The artistic practice of remembering death is obviously much older than a hundred years as a stroll around St Anne’s Church soon reveals. One very fine example near the tombs of Thomas Gainsborough, Johan Zoffany and Sir William Hooker is the tomb of William Aiton, gardener to George III. The unfussy plainness of its distinctive shape in death was said to have reflected the plainness of William’s manners in life.

Achieving distinction as new phases of housing populate Kew’s built-scape is no easy matter. One means though is through public sculptures. William Pye’s water sculpture Miss Prism functions as a zen-like metonym representing Kew Riverside’s contemporary peacefulness. The elongated elegance of Danny Lane’s Eccentric Empress fits the pedestrian ease of Melliss Avenue’s pathways while John Gibbons’ White Light Passage in Whitcombe Mews articulates the near proximity and movement of the river’s colours.

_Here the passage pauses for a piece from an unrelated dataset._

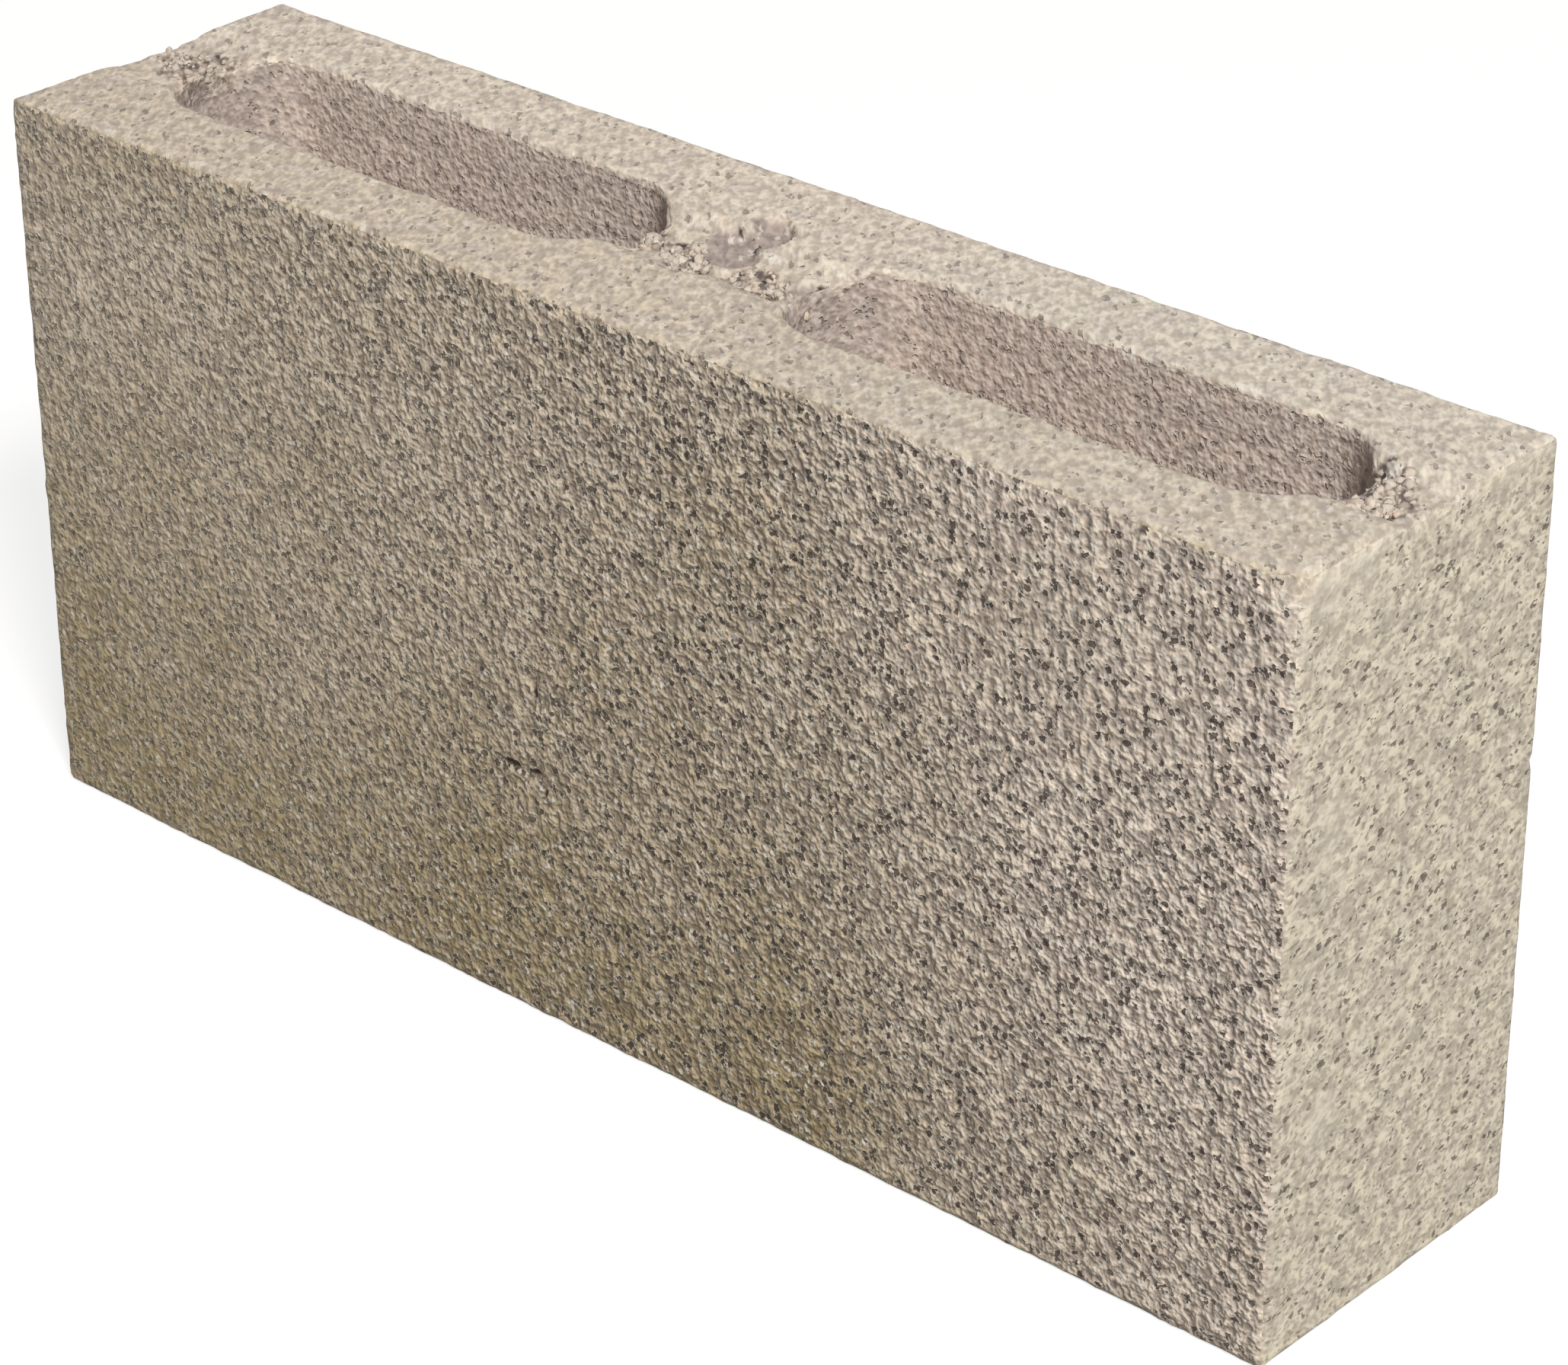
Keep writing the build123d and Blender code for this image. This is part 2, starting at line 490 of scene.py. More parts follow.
# Marks that stand out, each a line: from, to, half its width and its depth, in metres.
# Openings go in and are painted dark as shade, and flakes of pale paste are raised a little.
openings = [
    ((-0.0380, -0.045, 0.0680), (-0.0190, -0.045, 0.0655), 0.0009, 0.0011),
    ((-0.0190, -0.045, 0.0655), (-0.0165, -0.045, 0.0610), 0.0008, 0.0010),
    ((-0.0215, -0.045, 0.0940), (-0.0200, -0.045, 0.0850), 0.0008, 0.0010),
    ((-0.1830, -0.045, 0.1495), (-0.1640, -0.045, 0.1500), 0.0008, 0.0009),
    ((0.1080, -0.045, 0.0330), (0.1130, -0.045, 0.0270), 0.0010, 0.0013),
    ((-0.0245, -0.0030, 0.187), (-0.0215, -0.0060, 0.187), 0.0015, 0.0024),
    ((-0.0207, -0.0092, 0.188), (-0.0200, -0.0085, 0.188), 0.0010, 0.0018),
    ((-0.0085, -0.0068, 0.188), (-0.0060, -0.0075, 0.188), 0.0010, 0.0020),
    ((-0.0165, 0.0032, 0.188), (-0.0145, 0.0036, 0.188), 0.0011, 0.0020),
    ((-0.0032, -0.0058, 0.188), (-0.0004, -0.0062, 0.188), 0.0011, 0.0024),
    ((-0.0055, -0.0143, 0.189), (0.0000, -0.0140, 0.189), 0.0009, 0.0020),
    ((0.0000, -0.0140, 0.189), (0.0004, -0.0102, 0.188), 0.0009, 0.0020),
    ((-0.0070, 0.0004, 0.188), (-0.0055, -0.0010, 0.188), 0.0009, 0.0020),
    ((0.0032, -0.0056, 0.188), (0.0056, -0.0050, 0.188), 0.0011, 0.0024),
    ((0.0188, -0.0054, 0.188), (0.0205, -0.0066, 0.188), 0.0010, 0.0024),
    ((0.0120, 0.0002, 0.188), (0.0134, -0.0006, 0.188), 0.0008, 0.0018),
    ((0.0074, 0.0012, 0.188), (0.0084, 0.0006, 0.188), 0.0008, 0.0018),
    ((0.0149, 0.0097, 0.188), (0.0235, 0.0060, 0.188), 0.0006, 0.0010),
    ((0.0238, 0.0063, 0.187), (0.0248, 0.0053, 0.187), 0.0011, 0.0022),
    ((0.0258, 0.0008, 0.183), (0.0254, 0.0022, 0.181), 0.0006, 0.0014),
    ((0.0256, -0.0036, 0.185), (0.0260, -0.0048, 0.184), 0.0006, 0.0014),
    ((0.0270, 0.0074, 0.183), (0.0280, 0.0096, 0.181), 0.0006, 0.0014),
    ((0.1774, 0.0096, 0.188), (0.1782, 0.0092, 0.188), 0.0010, 0.0020),
    ((0.1848, 0.0024, 0.188), (0.1856, 0.0008, 0.188), 0.0010, 0.0024),
    ((0.1875, -0.0054, 0.188), (0.1886, -0.0068, 0.188), 0.0010, 0.0024),
    ((0.1821, -0.0056, 0.188), (0.1829, -0.0072, 0.188), 0.0010, 0.0022),
    ((0.1905, -0.0081, 0.189), (0.1914, -0.0085, 0.189), 0.0008, 0.0016),
    ((0.1918, 0.0082, 0.188), (0.1938, 0.0074, 0.187), 0.0009, 0.0018),
    ((-0.1854, 0.0068, 0.187), (-0.1840, 0.0050, 0.187), 0.0014, 0.0030),
    ((-0.1831, 0.0006, 0.187), (-0.1817, -0.0005, 0.187), 0.0013, 0.0028),
    ((-0.1938, 0.0070, 0.187), (-0.1924, 0.0048, 0.187), 0.0012, 0.0026),
]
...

This talk began with combining the ancient with the modern and so it concludes. Contained within The National Archives at Kew is a treasure trove of historical data, and marking its external environs are sculptures and gates bespeaking this same theme. Allan Evans’ gate design is informed by the shape and function of medieval tally sticks. The notches on the sticks were early forms of tax accounting. An incidental point, Shirley shared with us, was that the burning of tally sticks stored within the Palace of Westminster was instrumental in its 1834 fire. Resistant to any normal conflagration today are the oxidised steel sculptures with their pen nib highlights and sorting office paraphernalia.

Those who attended Shirley Newton and Shirley Clark’s presentation will now be able to traverse Kew’s public spaces with new eyes.